Mouse leukemic lymphoblasts (L5178Y) brought into close contact by dielectrophoresis underwent cell fusion following the application of electrical pulses in the presence of electrolytes. The electrically fused cells became spherical after switching off the dielectrophoretic field. Fusion between a cell vitally stained with Janus Green and that with Neutral Red resulted in the homokaryon with a mixed color. Intracellular potentials simultaneously recorded from the two cells located on both sides of the homokaryon were identical. The fusion efficiency was remarkably dependent upon temperature, displaying a discontinuity at about 11 degrees C in the Arrhenius plot. The extracellular application of phospholipase-A2 or -C suppressed the fusion yield. Thus, it appears that the phospholipid domains play a crucial role in the electric pulse-induced cell fusion.

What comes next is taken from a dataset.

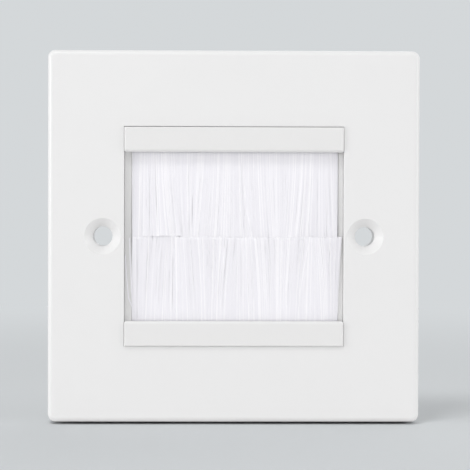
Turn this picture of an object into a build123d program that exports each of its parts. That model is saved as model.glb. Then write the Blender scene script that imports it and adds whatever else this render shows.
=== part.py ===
"""Cable pass-through wall plate: a square moulded face plate with a brush insert in its middle.

Millimetres. +X is to the right as seen from the front, the front faces -Y and +Z is up.
The origin is the centre of the plate on the wall plane, midway between the two fixing holes.
"""

import os
from math import cos, pi, radians, sin, tan

from build123d import *

# Face plate
plate_width = 86.0
plate_height = 86.0
plate_depth = 8.0
plate_corner_radius = 1.7
side_draft = 5.0
front_edge_radius = 1.1
front_wall = 2.4
rim_wall = 2.0
pocket_corner_radius = 1.0

# Fixing holes, countersunk from the front, each in a boss that stands on the wall
screw_spacing = 60.0
screw_hole_diameter = 4.5
countersink_diameter = 8.3
countersink_angle = 90.0
boss_diameter = 9.5
web_thickness = 1.2
web_setback = 0.8

# Aperture of the plate, with a collar behind it and a ledge that the insert sits on
aperture_edge_radius = 0.2
collar_wall = 1.8
collar_setback = 0.6
ledge_thickness = 1.2
ledge_reach = 1.15

# Brush frame: two bars joined by thin side rails, clipped into the aperture from the front.
# Its weight takes up the clearance below it, all but the seat gap.
frame_width = 50.0
frame_height = 50.0
frame_clearance = 0.06
frame_seat_gap = 0.01
frame_proud = 0.6
bar_height = 5.7
bar_edge_radius = 0.3
bar_mouth_radius = 0.7
left_rail_width = 1.6
right_rail_width = 1.1
rail_recess = 2.4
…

Treatment of the cells with proteolytic enzymes markedly enhanced the fusion yield, presumably due to removing the glycocalix and/or giving rise to fusion-potent, protein-free lipid domains. The presence of millimolar concentrations of divalent cations (irrespective of Mg2+ or Ca2+) as well as of micromolar concentrations of Ca2+ (but not Mg2+) was prerequisite to the resealing of membranes suffered from electrical breakdown upon exposure to electric pulses. In addition, extracellular Ca2+ (but not Mg2+) ions at more than micromolar concentrations were indispensable for the cell fusion.